__Your instructions__: Pull out each line of the data that includes the word "object".

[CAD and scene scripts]

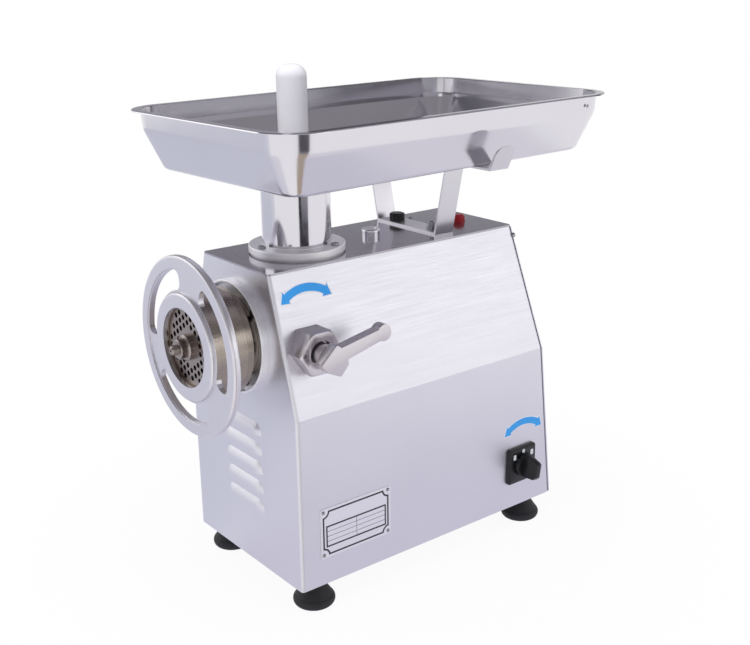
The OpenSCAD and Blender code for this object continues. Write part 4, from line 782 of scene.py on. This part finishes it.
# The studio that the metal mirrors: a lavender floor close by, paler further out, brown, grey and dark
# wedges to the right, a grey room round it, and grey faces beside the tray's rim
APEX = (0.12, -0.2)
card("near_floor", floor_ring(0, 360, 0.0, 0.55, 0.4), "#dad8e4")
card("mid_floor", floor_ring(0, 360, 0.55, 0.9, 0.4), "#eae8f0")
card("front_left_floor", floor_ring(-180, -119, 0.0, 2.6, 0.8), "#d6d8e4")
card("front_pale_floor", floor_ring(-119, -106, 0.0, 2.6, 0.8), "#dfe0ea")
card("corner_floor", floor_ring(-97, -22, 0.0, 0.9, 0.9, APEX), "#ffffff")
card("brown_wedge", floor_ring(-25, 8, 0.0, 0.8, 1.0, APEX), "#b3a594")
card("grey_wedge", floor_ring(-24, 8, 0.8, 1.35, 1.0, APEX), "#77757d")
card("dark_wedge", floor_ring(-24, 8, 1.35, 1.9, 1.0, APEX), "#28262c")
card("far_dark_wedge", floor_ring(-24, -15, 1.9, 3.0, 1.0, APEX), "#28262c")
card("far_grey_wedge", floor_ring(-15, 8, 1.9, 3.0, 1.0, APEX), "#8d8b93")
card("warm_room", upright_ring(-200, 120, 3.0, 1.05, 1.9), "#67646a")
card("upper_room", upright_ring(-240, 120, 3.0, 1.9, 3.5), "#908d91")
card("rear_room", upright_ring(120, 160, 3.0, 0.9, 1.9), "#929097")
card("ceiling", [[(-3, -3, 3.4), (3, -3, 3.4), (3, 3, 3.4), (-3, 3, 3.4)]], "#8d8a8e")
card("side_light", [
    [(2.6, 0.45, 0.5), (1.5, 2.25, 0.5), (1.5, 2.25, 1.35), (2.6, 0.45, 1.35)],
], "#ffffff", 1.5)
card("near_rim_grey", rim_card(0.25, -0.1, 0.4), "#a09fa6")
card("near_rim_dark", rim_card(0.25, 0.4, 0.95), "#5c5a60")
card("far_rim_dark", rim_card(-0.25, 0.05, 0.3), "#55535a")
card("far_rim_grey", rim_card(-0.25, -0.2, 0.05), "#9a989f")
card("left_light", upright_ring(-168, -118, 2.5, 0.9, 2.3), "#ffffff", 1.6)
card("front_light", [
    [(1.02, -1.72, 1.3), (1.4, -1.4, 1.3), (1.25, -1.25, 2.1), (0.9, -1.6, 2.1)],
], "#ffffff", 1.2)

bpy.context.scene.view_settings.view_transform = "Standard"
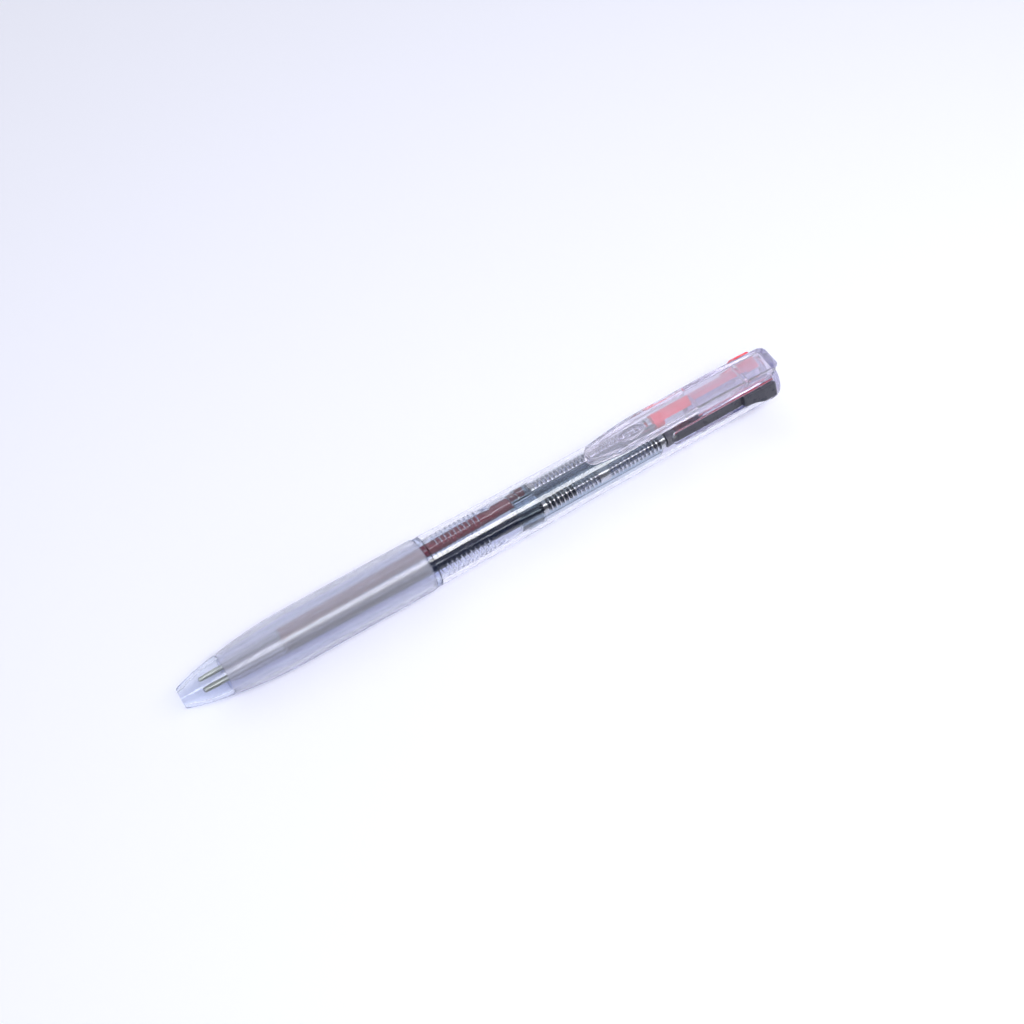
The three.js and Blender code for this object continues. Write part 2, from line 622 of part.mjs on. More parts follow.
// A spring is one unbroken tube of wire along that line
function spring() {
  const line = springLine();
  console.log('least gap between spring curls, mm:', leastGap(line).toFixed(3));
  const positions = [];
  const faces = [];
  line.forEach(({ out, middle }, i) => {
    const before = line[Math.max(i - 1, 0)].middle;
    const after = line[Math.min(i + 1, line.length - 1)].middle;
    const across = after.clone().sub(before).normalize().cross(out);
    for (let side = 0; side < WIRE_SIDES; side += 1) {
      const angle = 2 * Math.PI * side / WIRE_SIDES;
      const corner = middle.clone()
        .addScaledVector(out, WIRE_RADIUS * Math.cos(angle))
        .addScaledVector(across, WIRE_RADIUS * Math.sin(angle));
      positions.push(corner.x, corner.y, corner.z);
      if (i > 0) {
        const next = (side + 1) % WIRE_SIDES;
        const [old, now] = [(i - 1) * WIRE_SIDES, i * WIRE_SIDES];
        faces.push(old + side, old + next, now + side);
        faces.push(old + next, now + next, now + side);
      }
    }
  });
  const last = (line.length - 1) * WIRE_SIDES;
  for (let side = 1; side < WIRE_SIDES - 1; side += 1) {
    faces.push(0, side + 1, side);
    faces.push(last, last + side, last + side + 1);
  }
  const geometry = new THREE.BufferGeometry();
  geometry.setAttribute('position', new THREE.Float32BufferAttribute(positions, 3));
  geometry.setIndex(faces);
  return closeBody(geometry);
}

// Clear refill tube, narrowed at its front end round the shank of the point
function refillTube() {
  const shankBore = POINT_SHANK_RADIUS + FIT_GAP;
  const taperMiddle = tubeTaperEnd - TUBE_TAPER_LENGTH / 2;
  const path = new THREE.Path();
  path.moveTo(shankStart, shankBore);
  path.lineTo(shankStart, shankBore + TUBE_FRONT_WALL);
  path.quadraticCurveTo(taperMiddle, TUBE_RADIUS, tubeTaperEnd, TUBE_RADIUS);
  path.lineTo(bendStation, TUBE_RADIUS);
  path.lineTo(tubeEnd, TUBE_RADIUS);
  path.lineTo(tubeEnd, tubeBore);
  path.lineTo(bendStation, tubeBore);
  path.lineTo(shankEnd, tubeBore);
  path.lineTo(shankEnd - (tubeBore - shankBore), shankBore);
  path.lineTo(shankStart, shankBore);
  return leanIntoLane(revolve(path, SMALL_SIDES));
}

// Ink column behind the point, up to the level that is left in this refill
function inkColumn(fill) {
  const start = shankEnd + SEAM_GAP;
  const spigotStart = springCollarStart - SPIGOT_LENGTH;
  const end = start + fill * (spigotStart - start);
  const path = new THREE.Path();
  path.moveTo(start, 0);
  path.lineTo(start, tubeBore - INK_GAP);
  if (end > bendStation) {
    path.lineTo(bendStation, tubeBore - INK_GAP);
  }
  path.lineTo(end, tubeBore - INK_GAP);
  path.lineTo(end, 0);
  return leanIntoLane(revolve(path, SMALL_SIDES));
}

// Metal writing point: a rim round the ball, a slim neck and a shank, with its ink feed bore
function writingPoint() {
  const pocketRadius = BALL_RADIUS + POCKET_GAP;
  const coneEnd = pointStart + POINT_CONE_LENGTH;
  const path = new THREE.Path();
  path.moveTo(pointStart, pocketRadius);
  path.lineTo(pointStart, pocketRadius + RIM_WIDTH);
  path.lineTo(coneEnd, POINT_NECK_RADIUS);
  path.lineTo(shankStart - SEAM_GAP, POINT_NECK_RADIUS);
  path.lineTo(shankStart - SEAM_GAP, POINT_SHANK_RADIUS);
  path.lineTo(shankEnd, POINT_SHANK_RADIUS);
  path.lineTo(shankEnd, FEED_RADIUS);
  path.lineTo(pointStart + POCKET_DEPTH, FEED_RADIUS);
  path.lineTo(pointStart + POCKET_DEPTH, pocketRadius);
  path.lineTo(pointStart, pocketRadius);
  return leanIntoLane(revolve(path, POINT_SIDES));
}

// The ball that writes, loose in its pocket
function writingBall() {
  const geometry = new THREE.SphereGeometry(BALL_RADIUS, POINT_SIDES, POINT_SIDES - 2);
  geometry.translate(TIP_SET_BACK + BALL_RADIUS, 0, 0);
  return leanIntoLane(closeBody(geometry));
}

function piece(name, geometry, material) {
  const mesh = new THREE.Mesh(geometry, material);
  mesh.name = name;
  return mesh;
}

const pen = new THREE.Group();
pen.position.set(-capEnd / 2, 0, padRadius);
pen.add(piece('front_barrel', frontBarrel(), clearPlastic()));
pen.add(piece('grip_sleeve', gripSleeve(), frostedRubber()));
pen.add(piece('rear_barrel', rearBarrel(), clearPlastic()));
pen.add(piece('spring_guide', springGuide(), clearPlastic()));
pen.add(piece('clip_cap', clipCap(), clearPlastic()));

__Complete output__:
The OpenSCAD and Blender code for this object continues. Write part 4, from line 782 of scene.py on. This part finishes it.
The three.js and Blender code for this object continues. Write part 2, from line 622 of part.mjs on. More parts follow.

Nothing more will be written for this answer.